A purely physical understanding of the climate system will not be enough to stop the climate crisis. As this perspective has entered mainstream thought over the past two decades or so, science funding has been made available for more applied research: research that considers societal needs and is not purely curiosity driven. A squeeze in research funding since the financial crisis of 2008 has meant that researchers based in the Global North have experienced pressures1 that have always been a day-to-day reality in the Global South: a scarcity of resources that makes it more difficult to justify basic pure science.

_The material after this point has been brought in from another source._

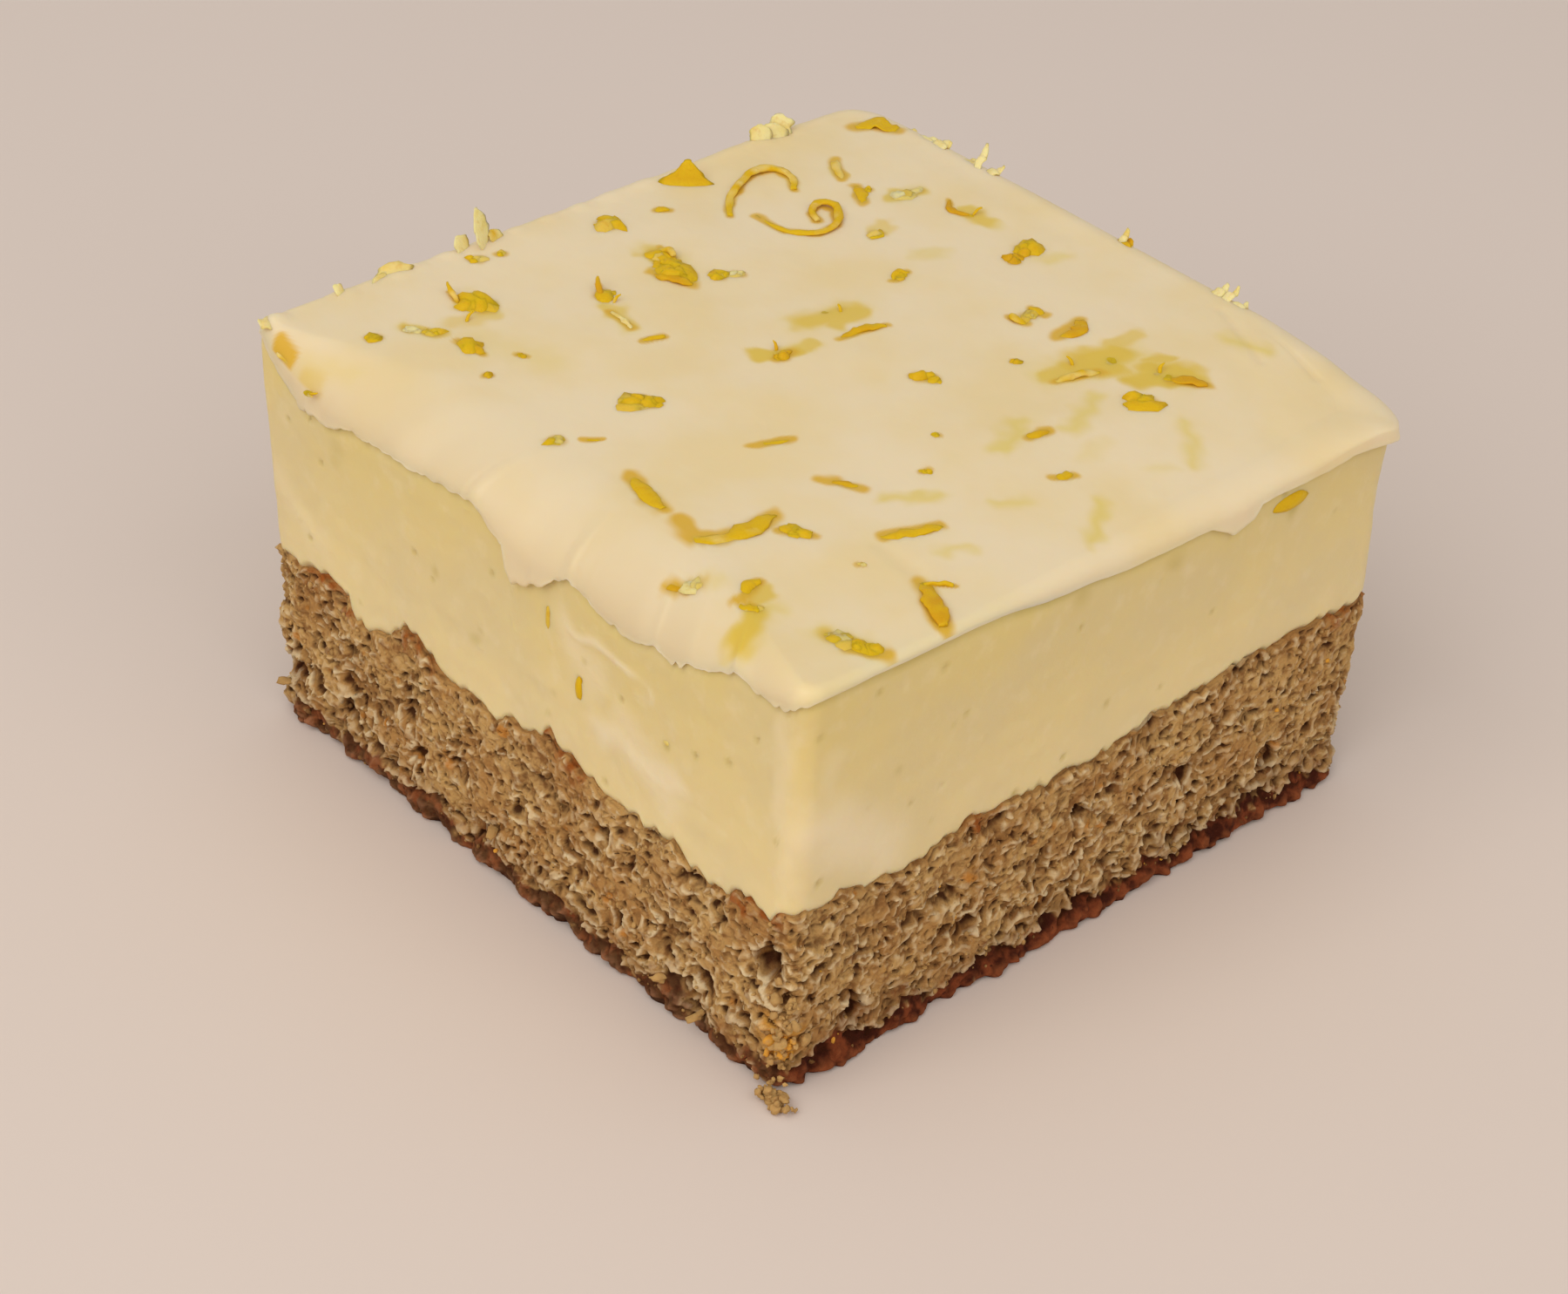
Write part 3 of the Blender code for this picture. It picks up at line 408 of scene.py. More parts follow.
class CheesecakeColours(bpy.types.PropertyGroup):
    """Colours of the baked, set and grated parts, and of the floor."""

    crumb_pale: tint("Pale crumb", "Raised crumb of the sponge", "#c39b60")
    # Painted shade: the colour of the crumb in the shadow of its pores
    crumb_pore_shade: tint("Deep crumb", "Crumb inside the pores", "#5a2e10")
    base_brown: tint("Browned base", "Baked base of the sponge", "#3f1709")
    toast: tint("Toasted skin", "Blistered skin of the sponge", "#96521f")
    carrot: tint("Carrot", "Grated carrot in the crumb", "#c8802c")
    golden: tint("Golden crumb", "Buttery crumb at the broken corner", "#dc9c3c")
    filling: tint("Filling", "Set lemon cheesecake", "#dfc882")
    # Painted light: the paler filling low down stands for light bounced from the floor
    filling_bounce_lit: tint("Lower filling", "Paler filling near the sponge", "#ebd59e")
    filling_pale: tint("Smeared filling", "Whiter smears on the cut face", "#eedcb4")
    # Real stains round zest, and the painted shadow under the cream's hem
    filling_stain_and_shade: tint("Zest stain", "Greenish stain round zest in the filling", "#c4ad5e")
    cream: tint("Cream", "Spread cream", "#ecd9b4")
    # Painted shade for the cream's slope down to the torn hem, which faces the light
    cream_slope_shade: tint("Thin cream", "Damp cream that thins out to its torn hem", "#dfcaa2")
    cream_stain: tint("Stained cream", "Cream over sunken zest", "#e3cb77")
    cream_tatter: tint("Tatters", "Translucent tatters of zest flush with the cream", "#dfbe4a")
    cream_gold: tint("Cream at the zest", "Cream that took the colour of the zest beside it", "#dcae28")
    zest_gold: tint("Gold zest", "Yellow face of the zest", "#dcb212")
    zest_orange: tint("Orange zest", "Drier and deeper zest", "#cf9510")
    zest_pale: tint("Pale zest", "Pith and thin tatters of zest", "#f0dfa0")
    floor: tint("Floor", "Plain pale floor", "#e0d1c7")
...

Initiatives to shift the emphasis of research activities towards delivering science solutions for society, as opposed to simply communicating scientific findings to society, often meets with resistance among scientists: there is a fear that such a shift may diminish the attention given to blue-sky research. Nevertheless, the World Climate Research Programme (WCRP) is broadening its scope to supplement physical climate research with efforts “to develop climate information for decision-makers on a local to regional scale and, more generally, with bridging climate science and society2.”

Here I argue that we need to integrate a multitude of different perspectives to achieve progress on the most difficult problems facing the planet. We need people with different backgrounds, training and experiences to help make progress; we need to integrate the knowledge in the Global South with that in the wealthiest countries; and we need to bring together our compassionate, creative, human side with scientific analysis.

Upside down

If on one hand, funding pressures made the Global South better at creatively answering questions that are directly relevant to society, on the other it kept scientists in the Global South from developing cutting-edge, ground-breaking theories in fundamental science. The Global North and South thus have different perspectives that complement each other, to the benefit of all (Fig. 1). One welcome initiative in this regard is the All Atlantic Ocean Research Alliance initiated by the European Union3. The Alliance launched a series of calls for scientists from South America and Africa to apply for grants together with their European and North American colleagues to study the Atlantic Ocean from different perspectives. Most importantly, one of the main goals of the Alliance, and a requirement for the calls, is to generate knowledge for social benefit. Such opportunities for scientists from countries at different levels of wealth to work together on equal terms may help to end the phenomenon termed “helicopter science”4, where scientists with funds fly to less wealthy countries to do their research without much interaction with, credit given, or benefit to local scientists.

Fig. 1: Downside up.
figure 1

Changing perspectives can lead to progress.

The science gambit

In a parallel to the lack of integration between the Global North and South, science suffers from a lack of inclusiveness and diversity. As has been said many times5,6, we will only resolve humanity’s most challenging problems, such as the climate crisis, if we can build on a large range of ideas. We need people from different ethnicities, genders and social backgrounds with different life experiences. Yet I still see universities taking postgraduate students or hiring postdoctoral researchers and lecturers from minority groups only when they originate from renowned universities.

Admittedly, it might be riskier to take a student from an unknown university from a low- or middle-income country. They may have come through a less reliable education system and they may encounter language barriers. But without taking that risk, we will not have the same diversity of thought. And that is necessary to resolve our society’s most pressing problems. Pseudo-inclusion of only those people from underrepresented groups who have already adapted is forcing our domineering way of thinking upon those that started from a different viewpoint.

In addition, the prevailing focus on quantitative metrics of evaluation, where the impact of a piece of research is measured almost entirely through the number of citations from our peers, exempts us of delivering science for society. Metrics can also reinforce established thinking and are often not helpful for bringing fair visibility to minority viewpoints. In our frantic hunt for metrics and competitiveness, we have not only detached ourselves from the social sciences and society but also lost perhaps our best social skills, our kindness, our compassion for the less fortunate.

Next move

The IPCC Special Report on Global Warming of 1.5 °C7 has shown that we need to act quickly and drastically cut carbon emissions to avoid the most catastrophic effects. It has also become clear that even if high-income countries reach their net-zero targets we will not achieve the overall goal agreed in Paris without, for instance, preserving the tropical forests.

The current political landscape of low and middle-income countries in the tropics therefore matters. How societies around the world perceive the environment and climate matters more than ever. Science must adapt to combine curiosity driven science with science more relevant to society’s needs. We must strive to help society to make decisions on how to act—individually, or collectively through policies.